Bei dieser Erwägung sei die Frage erlaubt, wieso denn das Bundesgericht das Verfahren bis zum (ohnehin nichtigen) Wiedererwägungsentscheid des Appellationsgerichts überhaupt sistiert hat.
Mit der Feststellung der Nichtigkeit löst das Bundesgericht jedenfalls mindestens zwei Probleme. Es musste erstens wiederum nicht über die Zulässigkeit der (gesetzlich nicht vorgesehenen) Wiedererwägung entscheiden und konnte zweitens einen Entscheid beurteilen, der gar nicht Anfechtungsobjekt war. Zudem konnte es die Beschwerde gegen den ursprünglichen Entscheid gutheissen, denn allein dieser war ja das Anfechtungsobjekt der BGG-Beschwerde. Gutgeheissen wurde die Beschwerde, weil der Sachverhalt offensichtlich unrichtig festgestellt worden war. Das wissen wir, weil im nichtigen Wiedererwägungsentscheid vermerkt wurde, dass sich das Anfechtungsobjekt auf falsche Prämissen stützte (Novenverbot?).
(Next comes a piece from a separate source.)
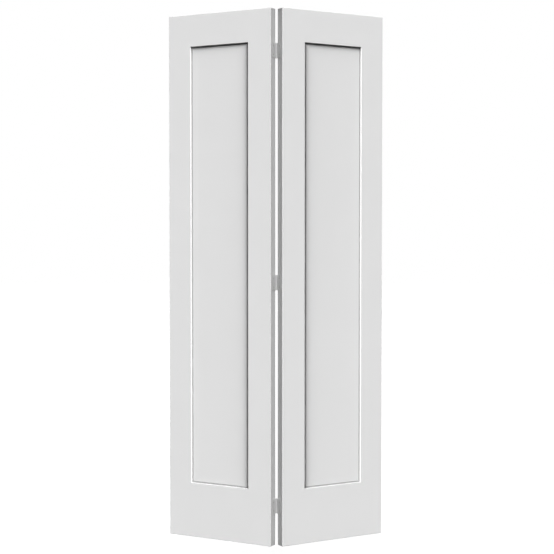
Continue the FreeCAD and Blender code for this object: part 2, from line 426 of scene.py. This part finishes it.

Das Ganze ist nun natürlich nicht entschieden, sondern geht zurück nach Basel. Dort wird das Appellationsgericht ein drittes Mal über dieselbe erkennungsdienstliche Erfassung entscheiden müssen, diesmal aber – zum zweiten Mal – gestützt auf die richtigen Prämissen, die am Ergebnis ja aber nichts ändern, was wir ja aufgrund des nichtigen Wiedererwägungsentscheids bereits wissen. Das Appellationsgericht wird daher wiederum feststellen, die angefochtene erkennungsdienstliche Erfassung sei noch „knapp verhältnismässig“. Mit „knapp“ bringt das Gericht aber letztlich zum Ausdruck, dass die Erfassung eben gerade nicht verhältnismässig ist. Es sollte daher zugunsten des Beschwerdeführers entscheiden und den unsäglichen Fall endgültig erledigen. Basel wird es ihm danken.
Täusch ich mich, oder scheint das Appellationsgericht BS ziemlich oft in der Bredouille zu sein?